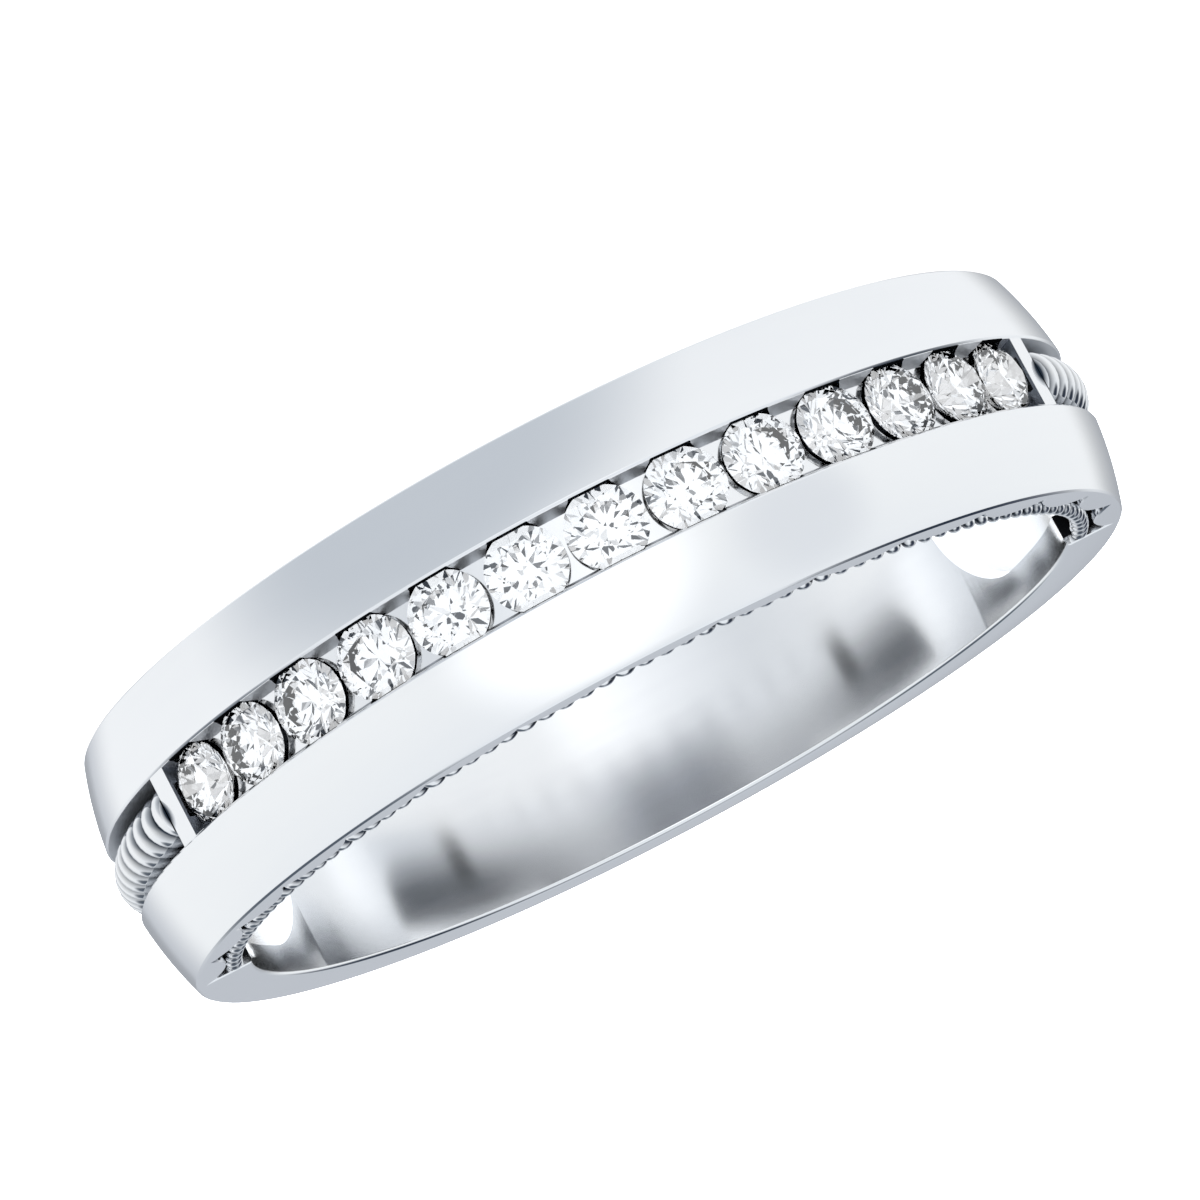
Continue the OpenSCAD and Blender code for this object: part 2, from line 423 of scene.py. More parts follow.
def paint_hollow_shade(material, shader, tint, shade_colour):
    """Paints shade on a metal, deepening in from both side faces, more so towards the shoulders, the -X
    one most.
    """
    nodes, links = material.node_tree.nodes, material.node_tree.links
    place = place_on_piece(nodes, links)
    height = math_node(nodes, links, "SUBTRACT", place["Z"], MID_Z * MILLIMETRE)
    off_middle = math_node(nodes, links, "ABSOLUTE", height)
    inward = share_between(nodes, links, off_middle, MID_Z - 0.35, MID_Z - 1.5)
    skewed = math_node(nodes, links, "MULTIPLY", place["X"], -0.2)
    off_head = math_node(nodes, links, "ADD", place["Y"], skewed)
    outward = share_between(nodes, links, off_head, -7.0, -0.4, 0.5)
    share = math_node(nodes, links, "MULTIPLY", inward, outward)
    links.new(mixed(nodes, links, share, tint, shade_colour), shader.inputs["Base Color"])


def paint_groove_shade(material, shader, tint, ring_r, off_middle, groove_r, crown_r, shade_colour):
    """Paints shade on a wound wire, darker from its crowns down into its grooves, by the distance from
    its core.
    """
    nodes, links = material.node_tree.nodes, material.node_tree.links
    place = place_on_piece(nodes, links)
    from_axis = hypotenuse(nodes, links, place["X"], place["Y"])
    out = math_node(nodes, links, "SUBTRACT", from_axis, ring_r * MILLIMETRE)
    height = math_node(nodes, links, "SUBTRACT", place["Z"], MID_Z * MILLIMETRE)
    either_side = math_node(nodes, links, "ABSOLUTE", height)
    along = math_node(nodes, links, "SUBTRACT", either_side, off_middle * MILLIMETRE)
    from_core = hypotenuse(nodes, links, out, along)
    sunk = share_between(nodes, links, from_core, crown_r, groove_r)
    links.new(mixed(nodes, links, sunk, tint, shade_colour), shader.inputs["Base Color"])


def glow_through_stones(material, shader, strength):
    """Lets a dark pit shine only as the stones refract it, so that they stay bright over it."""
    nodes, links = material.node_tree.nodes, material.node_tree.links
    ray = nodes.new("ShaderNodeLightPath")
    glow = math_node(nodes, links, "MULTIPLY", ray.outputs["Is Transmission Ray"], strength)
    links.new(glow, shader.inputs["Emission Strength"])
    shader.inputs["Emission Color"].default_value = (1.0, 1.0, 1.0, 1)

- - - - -

> _Aim_: Please set down all the data word for word.

> _Expected answer_:
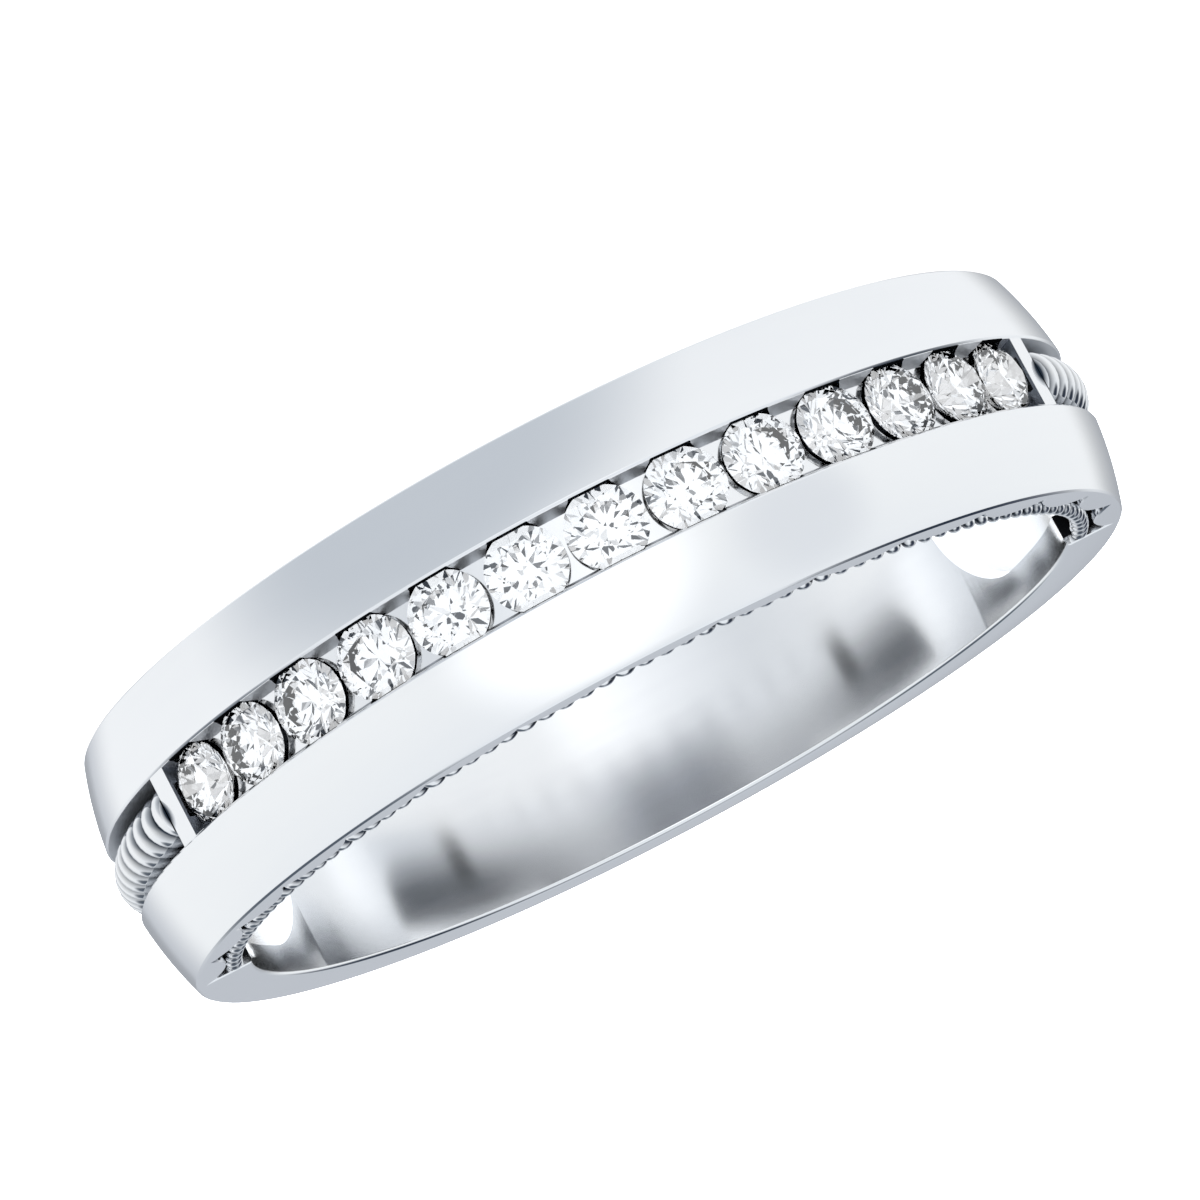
Continue the OpenSCAD and Blender code for this object: part 2, from line 423 of scene.py. More parts follow.
def paint_hollow_shade(material, shader, tint, shade_colour):
    """Paints shade on a metal, deepening in from both side faces, more so towards the shoulders, the -X
    one most.
    """
    nodes, links = material.node_tree.nodes, material.node_tree.links
    place = place_on_piece(nodes, links)
    height = math_node(nodes, links, "SUBTRACT", place["Z"], MID_Z * MILLIMETRE)
    off_middle = math_node(nodes, links, "ABSOLUTE", height)
    inward = share_between(nodes, links, off_middle, MID_Z - 0.35, MID_Z - 1.5)
    skewed = math_node(nodes, links, "MULTIPLY", place["X"], -0.2)
    off_head = math_node(nodes, links, "ADD", place["Y"], skewed)
    outward = share_between(nodes, links, off_head, -7.0, -0.4, 0.5)
    share = math_node(nodes, links, "MULTIPLY", inward, outward)
    links.new(mixed(nodes, links, share, tint, shade_colour), shader.inputs["Base Color"])


def paint_groove_shade(material, shader, tint, ring_r, off_middle, groove_r, crown_r, shade_colour):
    """Paints shade on a wound wire, darker from its crowns down into its grooves, by the distance from
    its core.
    """
    nodes, links = material.node_tree.nodes, material.node_tree.links
    place = place_on_piece(nodes, links)
    from_axis = hypotenuse(nodes, links, place["X"], place["Y"])
    out = math_node(nodes, links, "SUBTRACT", from_axis, ring_r * MILLIMETRE)
    height = math_node(nodes, links, "SUBTRACT", place["Z"], MID_Z * MILLIMETRE)
    either_side = math_node(nodes, links, "ABSOLUTE", height)
    along = math_node(nodes, links, "SUBTRACT", either_side, off_middle * MILLIMETRE)
    from_core = hypotenuse(nodes, links, out, along)
    sunk = share_between(nodes, links, from_core, crown_r, groove_r)
    links.new(mixed(nodes, links, sunk, tint, shade_colour), shader.inputs["Base Color"])


def glow_through_stones(material, shader, strength):
    """Lets a dark pit shine only as the stones refract it, so that they stay bright over it."""
    nodes, links = material.node_tree.nodes, material.node_tree.links
    ray = nodes.new("ShaderNodeLightPath")
    glow = math_node(nodes, links, "MULTIPLY", ray.outputs["Is Transmission Ray"], strength)
    links.new(glow, shader.inputs["Emission Strength"])
    shader.inputs["Emission Color"].default_value = (1.0, 1.0, 1.0, 1)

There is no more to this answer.